By Dawn Scotland
The Truth Reporter
The Frederick Douglass Community Association celebrated 103 years of service to the Toledo area on Saturday, September 17, at the Toledo Museum of Art’s Glass Pavilion. The elegant affair was shared with community members, partners and community leaders.
African drummers donned in kente cloths lined the entrance to the glass pavilion Saturday afternoon. Guests poured into the venue to celebrate at the board members’ private welcome preceding the celebration and the cocktail hour following open to the public. The dinner event was attended by over 200 people.
Adam Levine, Toledo Museum of Art Director, provided the welcome. A special video presentation on the Frederick Douglass Community Association featuring FDCA Executive Director Reggie Williams, followed his remarks.
The Mistress of Ceremonies for the evening was Patrice McClellan, PhD, the president and lead strategist of The Ronald Group. She served on the United Way of Greater Toledo’s African American Leadership Council, fundraising for the Children Defense Fund’s Freedom School housed at the Monroe Street Neighborhood Center.

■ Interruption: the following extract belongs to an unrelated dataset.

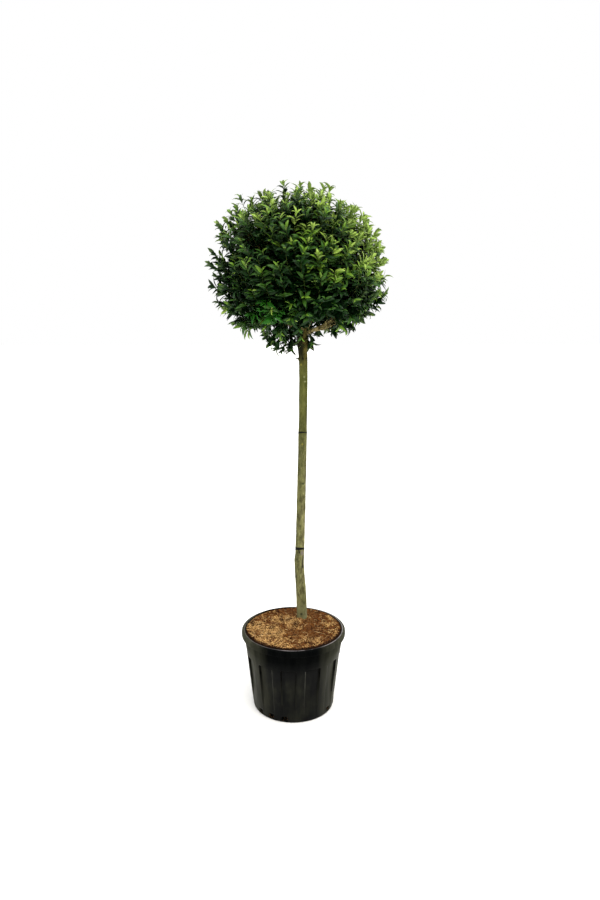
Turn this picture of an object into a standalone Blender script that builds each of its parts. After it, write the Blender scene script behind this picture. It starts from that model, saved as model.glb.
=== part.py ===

McClellan interrupted the set schedule to present Reggie Williams, who has served as the executive director for the FDCA for eight years, the FDCA President’s Award.
“We wanted to set you apart and give you your award now, ” said McClellan, as Williams, overcome with emotion, received a standing ovation from the crowd.
“My heart is so glad and so full”, said Williams, giving honor to God. “This walk ain’t easy, you’ve got to be about that life… you have to sacrifice a lot of things.” He talked about the long journey at the FDCA, the success of where the organization is now and thanked his wife and family for their love and support. Following his speech, FDCA Board President Albert Earl provided the history of the organization and acknowledgements.
A video tribute was given by Kenneth B. Morris, Jr. co-founder and president of the Frederick Douglass Family Initiatives.
“Morris descends from two of the most influential names in American history: he is the great great-great grandson of Frederick Douglass and the great great-grandson of Booker T. Washington,” said McCullen in her introduction. “Ken continues his family’s legacy of anti slavery and educational work as co-founder and president of the Frederick Douglass Family Initiatives, a nonprofit organization based in Rochester, New York. His career and life path have been driven by a clear focus on Frederick Douglass Family Initiative’s mission, ‘To Build Strong Children and to end systems of exploitation and oppression.’”
Morris expressed the importance of those legacies and the work his organization is doing today in his remarks.
Derek L. Anderson, high school champion, Gold Medal Olympian, NCAA champion, NBA world champion and author, served as the keynote speaker. Anderson’s early life gave him an inner strength to succeed, he said. He spoke of his tumultuous upbringing that molded him for his future success: from being a teenage father to professional athlete and author.
He attributes his success “by knowing how to lead when necessary and to also learn how to be a team player for everyone to win.” He now shares his journey in his Amazon best selling book, Stamina. The autobiography shows how he made the decision to self-educate himself and stay the course. His belief is that committing to “working harder than anyone else will ultimately determine your future and whatever you put in your mind is EXACTLY what you will receive in life.”
The board members awarded five esteemed individuals special presentations for their support and dedication to the FDCA.
The Frederick Douglass Community Association Awards 2022:
- Richard Quinney, board member and long-time volunteer at FDCA
- Dianna Jacobs, Infant Mortality Coordinator at FDCA
- Doug Jones, FDCA athletic coordinator
- Reggie Williams, executive director of the FDCA
- Pastor Timothy Pettaway Sr., lead pastor of Walk the Word Church (supporter of FDCA)
Following the award presentations, acknowledgements and closing remarks, guests were invited to a book signing with Anderson and open dance with music performed by The Wall Band and by DJ Mpress. Food was catered by Decadent Catering by Audrey Ransey.
The Frederick Douglass Community Association was founded in Toledo in 1919 by Albertus Brown, the same year during the infamous “Red Summer” when nation-wide anti-black riots were rampant in major cities in the US. The FDCA has been serving the inner city as the epicenter in the heart of the black community for decades.